Chief Executive’s Message – Friday 3 February
February 3, 2023
This week I am concentrating on the very important task we have of constructing our Trust plan for the financial year 23/24. We have a clear strategy now as a Trust and three clear strategic objectives (Patients, People, Population). We also have increasingly clear ways of delivering those objectives. For example, the fundamentals of care framework launched last autumn, will help us to tackle the inconsistencies in the delivery of the basics and fundamentals of good inpatient, outpatient and community care. This will help us to achieve our patient objective of being good or outstanding in everything that we do. Similarly, our People Plan, recently adopted by the Trust Board, will tackle issues of team dynamics, recruitment, leadership and culture which we think will significantly improve our working environment and make us a more attractive proposition in a highly challenging workforce environment. Our population objective will be delivered through our place based partnerships and our work on regeneration and sustainability, which are focused on improving the life chances and healthy life expectancy of the people in our communities.
Our patient objective also has an element within it that focuses on good financial stewardship and use of resources. It is this element that we have been focusing on this week as a senior team, as we create the plan for our Trust for the next 12 months.
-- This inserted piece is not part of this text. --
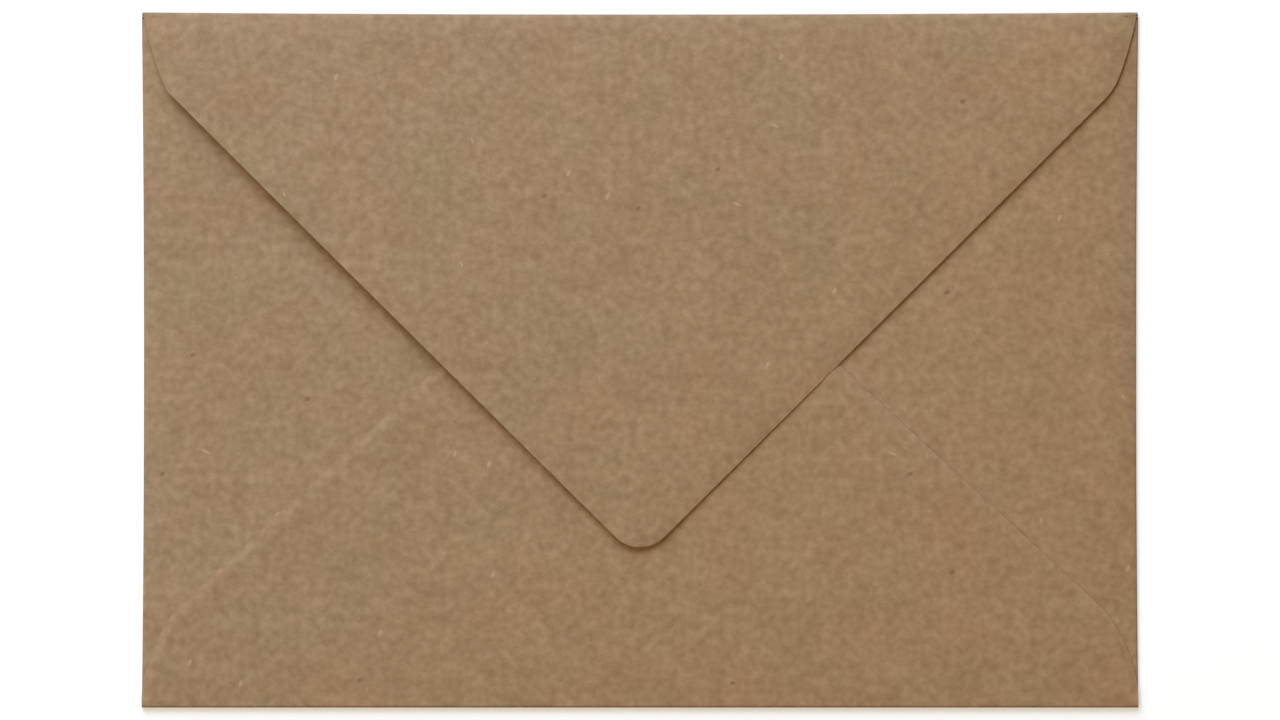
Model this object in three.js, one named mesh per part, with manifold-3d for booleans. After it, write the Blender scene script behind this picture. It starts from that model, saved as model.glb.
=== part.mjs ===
// Kraft envelope of the C6 class, lying on its address side with its pointed top flap folded shut.
// One die-cut sheet makes it all: an oblong front panel, two pointed side flaps, a bottom flap that is
// gummed down over them, and a top flap that closes over the mouth and isn't stuck down.
// Millimetres, +Z up. The origin is under the middle of the panel, with +X along the long side and +Y
// towards the top fold.
import * as THREE from 'three';
import { mergeVertices } from 'three/addons/utils/BufferGeometryUtils.js';
import Module from 'manifold-3d';

// Closed envelope and its paper
const LENGTH = 162; // along X, over the side folds
const HEIGHT = 113; // along Y, over the bottom and top folds
const PAPER = 0.18; // thickness of the kraft sheet
const FOLD_DRAW = 0.35; // how far a side or top fold draws in midway between its corners
const CORNER_NICK = 0.1; // how far each flap is cut back from the end of its fold line

// Air between the layers, from the panel up
const POCKET_GAP = 0.25; // panel to side flaps, beside their folds
const POCKET_CROWN = 0.5; // what the middle of the back stands off the panel beyond that
const GUM_FILM = 0.04; // side flaps to bottom flap, the thickness of the gum between them
const MOUTH_GAP = 0.15; // bottom flap to top flap, beside the top fold

// Top flap: curved shoulders, then straight edges to a rounded point
const TOP_SHOULDER_IN = 4.5; // in from the side of the envelope
const TOP_SHOULDER_DROP = 13.2; // down from the top fold
const TOP_SHOULDER_BULGE = 0.3; // how far the shoulder's edge stands out of a straight line
const TOP_SHOULDER_RADIUS = 2;
const TOP_POINT_DROP = 88.9; // top fold to the sharp point that the straight edges make
const TOP_POINT_RADIUS = 5.5;
const TOP_SPRING = 2.2; // how far the unstuck fold would open a far left corner at the point's level

// Bottom flap: long curved shoulders, then straight edges that are the diagonal seams
const BOTTOM_SHOULDER_IN = 7.8;
const BOTTOM_SHOULDER_RISE = 17.5; // up from the bottom fold
const BOTTOM_SHOULDER_BULGE = 2.2;
const BOTTOM_POINT_RISE = 85.6; // bottom fold to the sharp point, which the top flap hides
const BOTTOM_POINT_RADIUS = 20;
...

Our financial health is not very strong and I cannot dress that up or soften the blow of that reality. We have seen nearly 12 years of funding for the NHS and social care which is either below the rate of inflation, or a real terms reduction in our resource, because demographic change (demand) has outstripped the income we have received. Conversely, national expectations about how our services are more safely staffed and the cost implications of managing COVID have significantly increased our cost base and so now the Trust is facing a recurrent financial deficit for the first time in its history.
We are in the process of setting out the exact size of that deficit and also setting out how we are going to minimise it. The key actions that will reduce the size of that deficit are split between the Integrated Care Boards who commission our services and secondly, the actions we can take ourselves. I have long since maintained that it is our responsibility to “sweep our side of the street clean” and since COVID hit us, we have not demonstrably done that. We must now reverse that tide.
Our approaches to reducing the size of the deficit include:
- Securing the additional money on the recurrent basis from our commissioners that we need in order to safely and effectively deliver the benefits of the new Midland Metropolitan care model
- Securing the additional money on the recurrent basis from NHS England to pay for the capital charges of the Midland Met
- Improving our recruitment so that we rely on temporary staffing far less than we do at the moment and therefore reduce our increasingly high agency costs
- Deliver an elective care production plan which ensures that we treat more patients on elective pathways than we did in 2019/20 (108% of the 19/20 activity levels is required to secure additional income)
- Invest in quality improvement that will allow local leaders and team members to reduce waste in their departments and services, whilst maintaining or improving the quality of care we provide to our patients
- Taking a different approach to managing investment in clinical service developments, so that we only invest on the grounds of patient safety/risk or where we think there will be a clear financial return on that investment. This will necessarily mean some real disappointment for colleagues who may expect the Trust to be able to invest in improving their services. We will simply not have the money to be able to do that without the case for investment being scrutinised very heavily indeed.
I know this is quite a grim picture to paint but it is the reality. The “additional money” the government says it has provided the NHS still does not keep pace with changes in demand or demography and therefore what we are seeing is a scenario in which our income next year is likely to be less than that we received this year. Unless we take the action described above and do that together in a diligent and focused way, we will not be able to create the headroom to invest in the things we need to do. Clearly, we will seek to protect the Midland Met and its care model from this austerity but can only do so if our two Integrated Care Boards find the funds to support that. In last week’s Friday Message, I set out how we were trying to secure that income.